» **Material provided**:
++++++++++

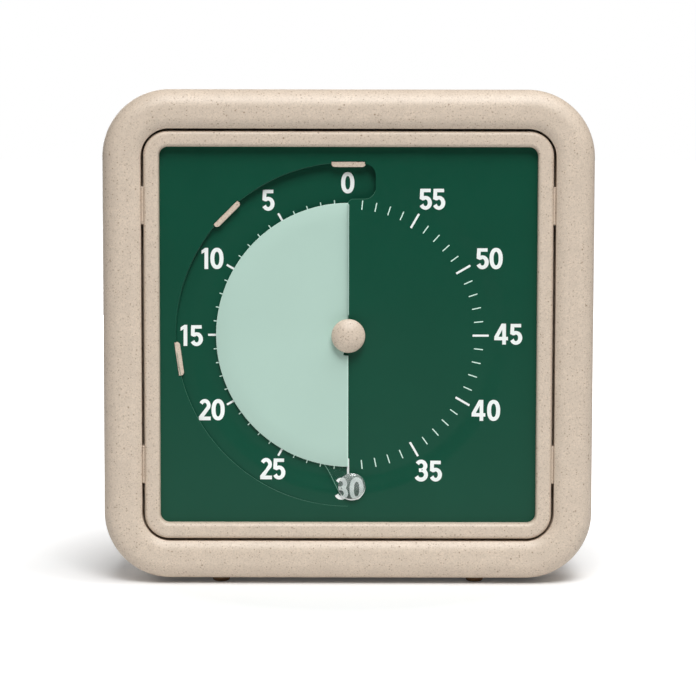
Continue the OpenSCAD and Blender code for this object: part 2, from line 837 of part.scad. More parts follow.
// A toothed outline. Each tooth is a list of [height from the pitch circle, half width],
// both in modules, from its root to its tip.
function tooth_point(teeth, i, p, side) =
    let (r = (teeth / 2 + p[0]) * tooth_module) polar(r, 360 * i / teeth + side * p[1] * tooth_module / r * 180 / PI);

function toothed_outline(teeth, tooth) = [
    for (i = [0:teeth - 1]) each concat(
        [for (k = [0:len(tooth) - 1]) tooth_point(teeth, i, tooth[k], -1)],
        [for (k = [len(tooth) - 1:-1:0]) tooth_point(teeth, i, tooth[k], 1)]
    )
];

wheel_tooth = [[-1.3, 0.62], [0, 0.62], [0.55, 0.45], [0.95, 0.15]];
leaf_tooth = [[-1.6, 0.36], [0, 0.5], [0.35, 0.3]];

// A wheel with four lightening holes
module wheel(teeth) {
    rim_r = (teeth / 2 - 4) * tooth_module;
    linear_extrude(wheel_t) difference() {
        polygon(toothed_outline(teeth, wheel_tooth));
        for (turn = [45:90:315]) rotate(turn) translate([rim_r * 0.62, 0]) circle(rim_r * 0.26);
    }
}

module pinion(height) {
    linear_extrude(height) polygon(toothed_outline(pinion_teeth, leaf_tooth));
}

// The arbor of a wheel, with a pivot at each end
module arbor() {
    low = housing_back_z + housing_wall;
    high = housing_front_z - housing_wall;
    post(arbor_d / 2, low + 0.2, high - 0.2);
    post(pivot_d / 2, low + 0.1 - pivot_length, high - 0.1 + pivot_length);
}

// Angle at which a pinion's gap faces the wheel that it drives
function gap_angle(toward) = toward + 180 + 180 / pinion_teeth;

module output_wheel() {
    color("#f4f4f0") stand_up() difference() {
        translate([0, 0, output_z]) rotate(third_angle) wheel(output_teeth);
        post(spindle_r, output_z - eps, output_z + wheel_t + eps);
    }
}

module third_wheel() {
    color("#f4f4f0") stand_up() translate(third_at) {
        arbor();
        translate([0, 0, third_z]) rotate(second_angle) wheel(third_teeth);
        translate([0, 0, output_z - pinion_overlap]) rotate(gap_angle(third_angle))
            pinion(wheel_t + 2 * pinion_overlap);
    }
}

module second_wheel() {
    color("#f4f4f0") stand_up() translate(second_at) {
        arbor();
        translate([0, 0, second_z]) rotate(rotor_angle) wheel(second_teeth);
        translate([0, 0, third_z - pinion_overlap]) rotate(gap_angle(second_angle))
            pinion(wheel_t + 2 * pinion_overlap);
    }
}

module rotor() {
    color("#555555") stand_up() translate(rotor_at) {
        arbor();
        translate([0, 0, second_z - pinion_overlap]) rotate(gap_angle(rotor_angle))
            pinion(wheel_t + 2 * pinion_overlap);
        post(magnet_r, magnet_z, magnet_z + magnet_h);
    }
}

module stator() {
    color("#9a9a9a") stand_up() translate([rotor_at[0], 0, stator_z]) linear_extrude(lamination_t)
        difference() {
            union() {
                translate([-stator_reach, rotor_at[1] - stator_w / 2])
                    square([2 * stator_reach, stator_w]);
                for (x = [-stator_reach, stator_reach - limb_w])
                    translate([x, rotor_at[1]]) square([limb_w, core_y + limb_w / 2 - rotor_at[1]]);
            }
            translate([0, rotor_at[1]]) circle(stator_hole_r);
        }
}

module coil_core() {
    color("#8a8a8a") stand_up() translate([rotor_at[0], core_y, core_z + lamination_t / 2])
        cube([2 * stator_reach, limb_w, lamination_t], center = true);
}

// Places what is wound along x round the coil's core, with z along the core
module along_core() {
    translate([rotor_at[0], core_y, core_z + lamination_t / 2]) rotate([0, 90, 0]) children();
}

module coil_bobbin() {
    half = bobbin_length / 2;
    color("#e8e8e0") stand_up() along_core() difference() {
        union() {
            post(bobbin_r, -half, half);
            post(bobbin_flange_r, -half, -half + flange_t);
            post(bobbin_flange_r, half - flange_t, half);
        }
        cube([lamination_t, limb_w, 2 * bobbin_length], center = true);
    }
}

module coil_winding() {
    half = bobbin_length / 2 - flange_t;
    color("#b5651d") stand_up() along_core() difference() {
        post(winding_r, -half, half);
        post(bobbin_r, -half - eps, half + eps);
    }
}

module movement_screws() {
    color("silver") stand_up() at_ears()
        screw(small_screw_d, small_head_r, small_head_t, housing_split_z, housing_split_z + 6);
}

// ---- Board and battery ----

module board_tab_slot(side) {
    translate([side * (bay_length / 2 - contact_t / 2), -bay_drop, bay_floor_z + bay_wall])
        cube([contact_t, tab_w, 4 * bay_wall], center = true);
}

module at_board_screws() {
    for (x = [board_screw_left, board_screw_right]) translate([x, -bay_drop]) children();
}

module circuit_board() {
    color("#2f6b3a") stand_up() difference() {
        translate([board_left, -bay_drop - board_w / 2, board_z])
            cube([board_right - board_left, board_w, board_t]);
        for (side = [-1, 1]) board_tab_slot(side);
        at_board_screws() post(small_screw_d / 2 + slip, board_z - eps, board_z + board_t + eps);
    }
}

module quartz_crystal() {
    color("silver") stand_up() translate([-12, -bay_drop + 3, board_z + board_t + 1.5])
        rotate([0, 90, 0]) cylinder(d = 3, h = 8);
}

module driver_chip() {
    color("#222222") stand_up() translate([6, -bay_drop, board_z + board_t + 0.75])
        cube([9, 6, 1.5], center = true);
}

module buzzer() {
    color("#2a2a2a") stand_up() translate(buzzer_at) difference() {
        post(buzzer_r, back_z + wall, back_z + wall + buzzer_h);
        post(buzzer_r - 1.5, back_z + wall - eps, back_z + wall + 1.5);
    }
}

module board_screws() {
    color("silver") stand_up() at_board_screws() mirror([0, 0, 1])
        screw(small_screw_d, small_head_r, small_head_t, -board_z - board_t, -board_z - board_t + 6);
}

module battery() {
    color("#3a3f45") stand_up() translate([cell_back_x, -bay_drop, cell_z]) rotate([0, 90, 0]) {
        cylinder(d = cell_d, h = cell_length);
        cylinder(r = cell_button_r, h = cell_length + cell_button);
    }
}

module contact_strip(side) {
    low = back_z + door_t + 1.4;
    inner = bay_length / 2 - contact_t;
    scale([side, 1, 1]) {
        translate([inner, -bay_drop - contact_w / 2, low]) cube([contact_t, contact_w, bay_floor_z - low]);
        translate([inner, -bay_drop - tab_w / 2, low])
            cube([contact_t, tab_w, board_z + board_t + 0.8 - low]);
    }
}

module battery_contact_positive() {
    color("silver") stand_up() contact_strip(1);
}

// Conical coil spring between the strip and the cell
spring_wire_r = 0.35;
spring_turns = 3.5;
spring_sides = 8;
spring_steps = 14;

function spring_section(t, length) =
    let (a = 360 * spring_turns * t, r = 5.6 - 2 * t, x = spring_wire_r + (length - 2 * spring_wire_r) * t)
    [for (k = [0:spring_sides - 1])
        let (b = 360 * k / spring_sides, q = r + spring_wire_r * cos(b))
        [x + spring_wire_r * sin(b), q * cos(a), q * sin(a)]];

module battery_contact_negative() {
    length = cell_back_x + bay_length / 2 - contact_t;
    rings = spring_turns * spring_steps;
    color("silver") stand_up() {
        contact_strip(-1);
        translate([contact_t - bay_length / 2 - 0.1, -bay_drop, cell_z])
            loft([for (i = [0:rings]) spring_section(i / rings, length + 0.1)]);
    }
}

// ---- Rear cover ----

module rear_profile() {
    difference() {
        mirror([0, 1]) rounded_bar(0, case_corner_r, -parting_z, -back_z, 0.01, rear_round);
        mirror([0, 1]) rounded_bar(-eps, case_corner_r - wall, -parting_z - eps, -back_z - wall,
            0.01, rear_round - wall);
    }
    lip_outer = case_corner_r - wall - slip;
    translate([lip_outer - lip_t, parting_z - 2]) square([lip_t, lip_height + 2]);
    translate([lip_outer - lip_t, parting_z - 2]) square([lip_t + slip + 0.2, 2]);
}

module door_outline(length, width, z0, z1) {
    translate([-door_length / 2, -bay_drop - width / 2, z0]) cube([length, width, z1 - z0]);
}

module rear_cover() {
    bay_top = board_z;
    groove_z = back_z + door_t - door_groove_t;
    recess_l = door_length + door_travel + door_slack;
    color("#d7c6b2") stand_up() difference() {
        union() {
            ring_sweep(case_reach) rear_profile();
            translate([-case_reach, -case_reach, back_z]) cube([2 * case_reach, 2 * case_reach, wall]);
            at_corners() post(post_r, back_z + wall / 2, chassis_back_z);
            // battery bay
            translate([-bay_length / 2 - bay_wall, -bay_drop - bay_w / 2 - bay_wall, back_z + wall / 2])
                cube([bay_length + 2 * bay_wall, bay_w + 2 * bay_wall, bay_top - back_z - wall / 2]);
            // floor of the door's recess, thicker than the wall
            translate([-door_length / 2 - 2, -bay_drop - door_w / 2 - 3, back_z + wall / 2])
                cube([recess_l + 4, door_w + 6, wall / 2 + 1]);
            at_board_screws() post(board_post_r, back_z + wall / 2, board_z);
        }
        // bay, open to the back
        translate([-bay_length / 2, -bay_drop - bay_w / 2, back_z - eps])
            cube([bay_length, bay_w, bay_floor_z - back_z + eps]);
        for (side = [-1, 1]) board_tab_slot(side);
        // recess and side grooves in which the door slides
        door_outline(recess_l, door_w + 2 * door_slack, back_z - eps, back_z + door_t);
        door_outline(recess_l, door_w + 2 * door_tongue + 2 * door_slack, groove_z - 0.1, back_z + door_t);
        at_board_screws() post(small_screw_d / 2, board_z - 6, board_z + eps);
        // screw passages
        at_corners() post(case_screw_d / 2 + slip, back_z - eps, chassis_back_z + eps);
        at_corners() post(case_head_r + 0.3, back_z - eps, head_seat_z);
        // hanging hole
        translate([0, hanger_y]) post(hanger_r, back_z - eps, back_z + wall + eps);
        translate([-hanger_r / 2, hanger_y, back_z - eps]) cube([hanger_r, hanger_slot, wall + 2 * eps]);
        translate([0, hanger_y + hanger_slot]) post(hanger_r / 2, back_z - eps, back_z + wall + eps);
        // sound holes
        translate(buzzer_at) {
            post(0.9, back_z - eps, back_z + wall + eps);
            for (turn = [0:60:300]) rotate(turn) translate([4, 0])
                post(0.9, back_z - eps, back_z + wall + eps);
        }
        // alert switch
        translate([switch_x, -bay_drop, back_z]) {
            cube([switch_head + switch_travel + 2, switch_head + 1, 2 * switch_recess_t], center = true);
            cube([switch_slot_w + switch_travel + 0.6, switch_slot_w, 4 * wall], center = true);
            translate([0, 0, 2 * wall])
                cube([switch_head + switch_travel + 0.8, switch_head + 0.8, 2 * wall], center = true);
        }
        foot_sockets(foot_rear_z);
    }
}

module battery_door() {
    grip_h = 0.6;
    color("#d7c6b2") stand_up() difference() {
        union() {
            door_outline(door_length, door_w, back_z, back_z + door_t);
            door_outline(door_length, door_w + 2 * door_tongue, back_z + door_t - door_groove_t + 0.05,
                back_z + door_t - 0.05);
        }
        // grip grooves
        for (i = [0:4]) translate([door_length / 2 - 8 - 2 * i, -bay_drop, back_z])
            cube([1, door_w * 0.6, grip_h], center = true);
    }
}

module alert_switch() {
    neck = switch_slot_w - 2 * slip;
    rest_x = switch_x - switch_travel / 2;
    inside_z = back_z + wall;
    stem_top = board_z - switch_body_h + 0.8;
    color("#4a4a46") stand_up() translate([rest_x, -bay_drop, 0]) {
        translate([-switch_head / 2, -switch_head / 2, back_z]) cube([switch_head, switch_head, switch_recess_t]);
        translate([-neck / 2, -neck / 2, back_z]) cube([neck, neck, stem_top - 3 - back_z]);
        translate([-switch_head / 2, -switch_head / 2, inside_z]) cube([switch_head, switch_head, 0.8]);
        translate([-0.6, -0.6, back_z + wall]) cube([1.2, 1.2, stem_top - back_z - wall]);
    }
}

// Slide switch on the board, with the channel in which the alert switch's stem rides
module switch_body() {
    length = switch_travel + 5;
    color("#b8b8b8") stand_up() translate([switch_x, -bay_drop, board_z - switch_body_h]) difference() {
        translate([-length / 2, -switch_body_w / 2, 0]) cube([length, switch_body_w, switch_body_h]);
        cube([switch_travel + 1.8, 1.6, 2], center = true);
    }
}

module rear_cover_screws() {
    color("silver") stand_up() at_corners()
        screw(case_screw_d, case_head_r, case_head_t, head_seat_z, chassis_front_z + 7);
}

// ---- Feet ----

module at_feet(depth_z) {
    for (x = [-1, 1]) translate([x * foot_spacing / 2, -case_size / 2, depth_z]) rotate([90, 0, 0]) children();
}

module foot_sockets(depth_z) {
    at_feet(depth_z) post(foot_stem_r, -wall - eps, eps);
}

module foot() {
    post(foot_stem_r, -wall, 0.2);
    post(foot_r, 0, foot_h - 1.2);
    post(foot_flat_r, 0, foot_h);
    translate([0, 0, foot_h - 1.2]) rotate_extrude() intersection() {
        translate([foot_flat_r, 0]) circle(1.2);
        square([foot_r, 1.2]);
    }
}

module feet() {
    color("#5a4636") stand_up() {
        at_feet(foot_front_z) foot();
        at_feet(foot_rear_z) foot();
    }
}

outer_frame();
bezel();
dial_plate();
chassis();
countdown_disc();
disc_tab();
disc_hub();
setting_knob();
spindle();
clutch_spring();
spindle_bush();
movement_front_housing();
movement_rear_housing();
output_wheel();
third_wheel();
second_wheel();
rotor();
stator();
coil_core();
coil_bobbin();
coil_winding();
movement_screws();
circuit_board();
quartz_crystal();
driver_chip();
buzzer();
switch_body();
board_screws();
battery();
battery_contact_positive();
battery_contact_negative();
rear_cover();
battery_door();
alert_switch();
rear_cover_screws();
feet();
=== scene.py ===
"""Visual countdown timer: detailed surfaces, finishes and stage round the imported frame."""

import math

import bmesh
import bpy
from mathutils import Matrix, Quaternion, Vector
from mathutils.geometry import delaunay_2d_cdt


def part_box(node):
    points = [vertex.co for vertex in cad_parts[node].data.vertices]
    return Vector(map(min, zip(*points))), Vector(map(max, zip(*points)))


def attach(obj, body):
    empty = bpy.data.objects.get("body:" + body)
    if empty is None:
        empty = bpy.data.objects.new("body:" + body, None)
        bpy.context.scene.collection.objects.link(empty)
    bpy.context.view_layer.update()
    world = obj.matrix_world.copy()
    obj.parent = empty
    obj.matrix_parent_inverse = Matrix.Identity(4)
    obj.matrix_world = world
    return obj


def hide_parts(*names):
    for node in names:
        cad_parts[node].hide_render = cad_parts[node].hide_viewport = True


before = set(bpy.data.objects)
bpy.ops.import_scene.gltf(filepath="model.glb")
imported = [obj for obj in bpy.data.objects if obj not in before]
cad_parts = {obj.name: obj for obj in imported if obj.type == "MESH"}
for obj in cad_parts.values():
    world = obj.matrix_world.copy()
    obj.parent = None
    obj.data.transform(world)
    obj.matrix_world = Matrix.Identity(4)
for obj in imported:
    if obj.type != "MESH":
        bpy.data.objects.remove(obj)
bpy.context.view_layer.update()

bl_info = {
    "name": "Visual countdown timer",
    "version": (1, 0, 0),
    "blender": (4, 5, 0),
    "location": "3D View > Sidebar > Timer",
    "description": "Builds the detailed surfaces, the finishes and the stage of a visual countdown timer",
    "category": "Object",
}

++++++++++

» **Required task**: Only the lines from the top of the data through the line that contains "let (r = (teeth" should be quoted, exactly as they stand.

» **Task solution**:
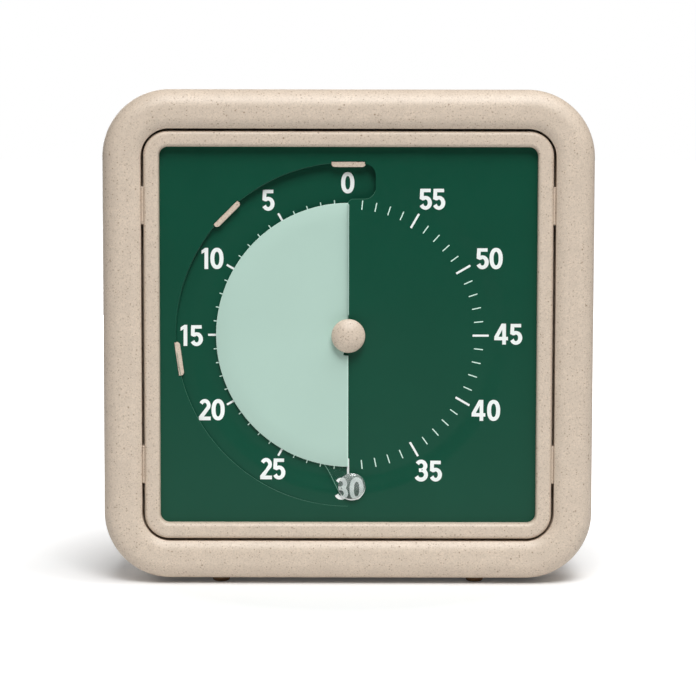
Continue the OpenSCAD and Blender code for this object: part 2, from line 837 of part.scad. More parts follow.
// A toothed outline. Each tooth is a list of [height from the pitch circle, half width],
// both in modules, from its root to its tip.
function tooth_point(teeth, i, p, side) =
    let (r = (teeth / 2 + p[0]) * tooth_module) polar(r, 360 * i / teeth + side * p[1] * tooth_module / r * 180 / PI);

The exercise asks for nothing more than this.